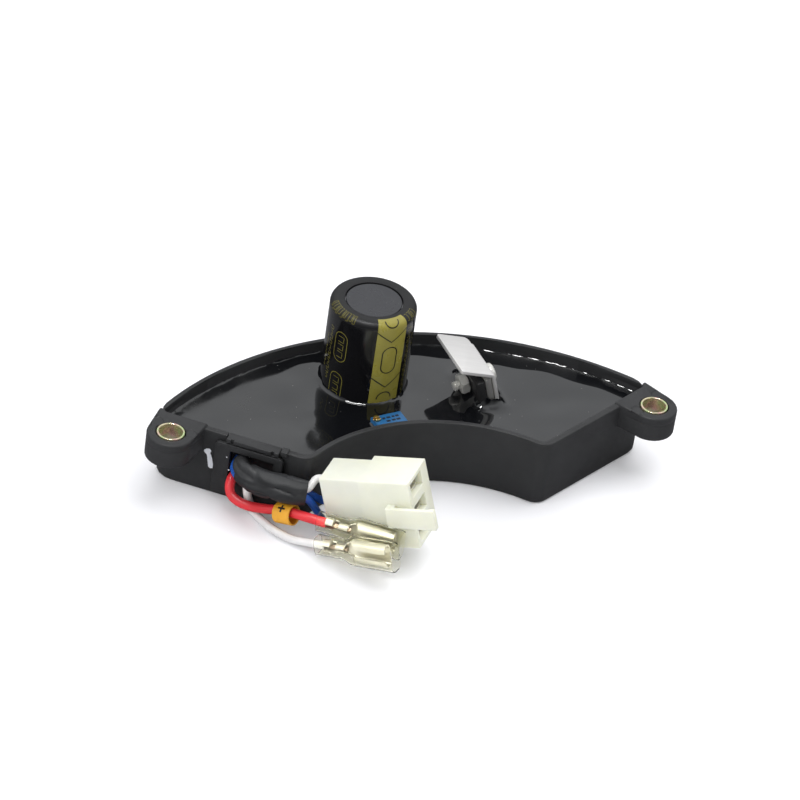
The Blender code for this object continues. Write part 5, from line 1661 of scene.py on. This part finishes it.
class CordsOperator(bpy.types.Operator):
    bl_idname = "regulator.cords"
    bl_label = "Declare leads"

    def execute(self, context):
        sizes = settings()[1]
        for colour, path, size in (("red", red_path(), sizes.red_wire), ("white", white_path(), sizes.white_wire)):
            carried = [f"loose_{colour}_receptacle", f"loose_{colour}_strands", f"clear_sleeve_{colour}"]
            if colour == "red":
                carried += ["marker_ring", "marker_plus"]
        for number, name in enumerate(BUNDLE):
            carried = [f"connector_{number + 1}_receptacle"]
            if number == 0:
                carried += ["connector_housing_dressed", "shrink_tube"]
            bundle_path(number)
        return {"FINISHED"}


class RegulatorPanel(bpy.types.Panel):
    """Lists the operators and the settings"""
    bl_idname = "VIEW3D_PT_regulator"
    bl_label = "Voltage regulator"
    bl_space_type = "VIEW_3D"
    bl_region_type = "UI"
    bl_category = "Regulator"

    def draw(self, context):
        layout = self.layout
        for group in settings():
            box = layout.box()
            for name in group.bl_rna.properties.keys():
                if name not in ("rna_type", "name"):
                    box.prop(group, name)
        for operator in OPERATORS:
            layout.operator(operator.bl_idname)


GROUPS = (RegulatorStage, RegulatorSizes, RegulatorColours)
OPERATORS = (
    StageOperator, LeadsOperator, HousingOperator, ResinOperator, CapacitorOperator, BracketOperator,
    TrimmerOperator, ConnectorOperator, LooseEndsOperator, SleevingOperator, FlecksOperator,
    BuriedOperator, CordsOperator,
)


def register():
    for item in (*GROUPS, *OPERATORS, RegulatorPanel):
        bpy.utils.register_class(item)
    bpy.types.Scene.regulator_stage = PointerProperty(type=RegulatorStage)
    bpy.types.Scene.regulator_sizes = PointerProperty(type=RegulatorSizes)
    bpy.types.Scene.regulator_colours = PointerProperty(type=RegulatorColours)


def unregister():
    del bpy.types.Scene.regulator_stage
    del bpy.types.Scene.regulator_sizes
    del bpy.types.Scene.regulator_colours
    for item in reversed((*GROUPS, *OPERATORS, RegulatorPanel)):
        bpy.utils.unregister_class(item)


def main():
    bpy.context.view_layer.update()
    register()
    for operator in OPERATORS:
        group, name = operator.bl_idname.split(".")
        getattr(getattr(bpy.ops, group), name)()


if __name__ == "__main__":
    for item in list(bpy.data.objects):
        if item.name in ("Cube", "Light", "Camera"):
            bpy.data.objects.remove(item, do_unlink=True)
    main()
_ _ _ _
-- Stated exercise --
Show each line of the listing that holds the string "context".

-- Written response --
    def execute(self, context):
    def draw(self, context):
    bpy.context.view_layer.update()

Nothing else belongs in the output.